For a couple more paragraphs Schuler, a professor of theater history at the University of Maryland, went on in the same vein. She said that "woman-hating has never kept a book from being included in the canon," and then attacked The Post itself for failing, as she sees it, to publish "a full discussion of curriculum transformation," for which, she said, "plenty of qualified women and minorities can present a cogent argument."

No doubt that is true -- just as it is doubtless true that The Washington Post would happily publish such a document should someone submit it -- but Schuler's letter struck me as having a lot less to do with cogency than with spite. "White male paranoia," "defensive posturing," "woman-hating" -- this isn't the stuff of reasonable debate, much less cogent argument, but rather that of ad hominem attack; as such it debases, rather than elevates, the points Schuler was attempting to make.

As such, further, it would not be worthy of comment, except that it is all too representative of the style debate is assuming these days in literary and academic circles. Rather than dealing with the issues -- and I am quite ready to acknowledge that real issues do exist, all of them worthy of vigorous discussion -- it shunts them aside in favor of slurs and misrepresentation.

In this matter I can speak only for myself and not for Kernan, though I am delighted to be convicted of guilt by association if, as seems to be the case, published agreement with many of his arguments is sufficient cause for the accusation. Kernan says that literature is becoming irrelevant to American life and thus is dying a rapid death; among the reasons he cites for this is the prevalence within literature departments of a new scholarship that emphasizes not the literary quality of works under study but their political correctness, especially in regard to radical feminism and hothouse Marxism.

Mea culpa: I think Kernan is right. But just what does thinking this, and having the temerity to say it in public, have to do with "white male paranoia"? Nothing at all, and to say that it does is merely a cheap, easy shot. Rather than dealing with the merits and/or weaknesses of arguments made by the likes of Kernan and me -- by no means all of us white males -- the charge of "white male paranoia" dismisses them as mere prejudice, which is to say irrational and thus beneath discussion.

By what bizarre contortion of logic can a journalist who has publicly stated that such serious American literature as is now being written is almost entirely the work of women be dismissed as a victim of "white male paranoia"? How can this same journalist, who believes Ralph Ellison's "Invisible Man" to be the masterpiece of postwar American literature, be accused of "blaming women and minorities for the decline of Western civilization"? How does "woman-hating" connect with a journalist most of whose professional relationships, all of them happy, are with women?

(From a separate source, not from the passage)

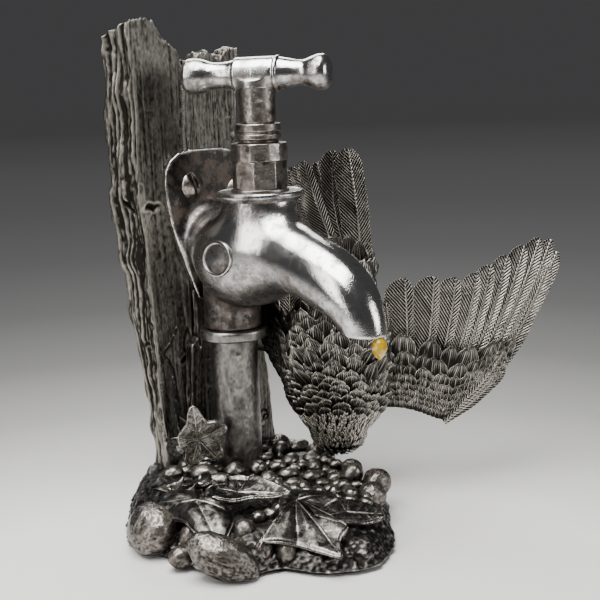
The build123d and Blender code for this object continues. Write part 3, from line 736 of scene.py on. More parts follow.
def build_pipe():
    """Standpipe with a dented, streaky skin, and the collar below the tap."""
    rows, cols = 190, 128
    z = np.linspace(8, 82, rows)
    turn = np.linspace(0, 2 * pi, cols, endpoint=False)
    zz, tt = np.meshgrid(z, turn, indexing="ij")
    place = np.stack([np.cos(tt) * 4, np.sin(tt) * 4, zz * 0.35], -1).reshape(-1, 3)
    dents = fbm(place * 0.55, 3, 31)
    fine = noise(place * np.array([3, 3, 2.0]), 37)
    radius = 10.62 + 0.16 * dents + 0.07 * fine
    points = np.stack([radius * np.cos(tt.ravel()), 23 + radius * np.sin(tt.ravel()), zz.ravel()], -1)
    piece("pipe_skin", points, grid_faces(rows, cols, close_cols=True), PIPE, 0.5 + 0.3 * dents + 0.2 * fine,
          stands_for=["standpipe"])
    profile = dense(rounded([(10.7, 70.9), (14.4, 70.9), (15.2, 71.6), (15.2, 75.0), (14.4, 75.8),
                             (12.6, 75.8)], 0.5), 0.35)
    points, faces = lathe(profile, 160)
    points = hammered(points, 0.09, 2.0, 3) + np.array([0, 23, 0])
    piece("collar_ring", points, faces, PIPE, 0.6 + 0.3 * fbm(points * 0.4, 3, 9), stands_for=["pipe_collar"])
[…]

As the journalist in question I can only say: Beats me. Schuler's accusations, like so many fired from her side of the Great Literary Divide, have nothing to do with the facts as I know them and everything to do with distortion. Not being privy to the mental processes of those who make such representations, I cannot say whether they are the result of willfulness or mere ignorance. But whatever the explanation for them, the net effect is the same: They tar the opposition with the brush of prejudice, narrow-mindedness and paranoia.

It's loony. I could fill reams of column space praising the work of women writers from Jane Austen to Kate Chopin to Edith Wharton to Ellen Glasgow to Eudora Welty to Flannery O'Connor to Pauli Murray to Susanna Moore -- through the years I've done precisely that, over and over again -- but let me wonder aloud just for a moment whether conformity to feminist orthodoxy is a legitimate measure of literary distinction and ... bang! Down comes the gavel: Guilty as charged of "white male paranoia."

It's the same as being accused of "racism" if you have the temerity to take issue with the proponents of Afro-centric education. The charge is utterly false, but once made it sticks like the most tenacious glue, coloring and distorting everything that the accused party says or writes. The result is that a civilized discussion of difficult and interesting issues is made impossible, smothered as it is under a blanket of emotion and, inevitably, mistrust.

Certainly it's true that throughout most of the Western past, literature and education were dominated by white males; so was just about everything else. This may well have been undesirable, but it is a fact of history that we deny only by fabricating a land of make-believe. With lamentably few exceptions, the great work of Western culture has been done by white males; it constitutes the heart of our literary and artistic heritage, and to imagine otherwise is mere self-delusion. It is the work that must be taught from grammar school through university, if future generations are to understand the essence of their cultural birthright; to shove it into the background as worthless is breathtakingly irresponsible.

That is what I believe. It is a conviction, not a prejudice; to dismiss it as "white male paranoia" and "woman-hating" is, in the end, not debate, it's insult, the intellectual equivalent of a pie fight. Laurel and Hardy did it better.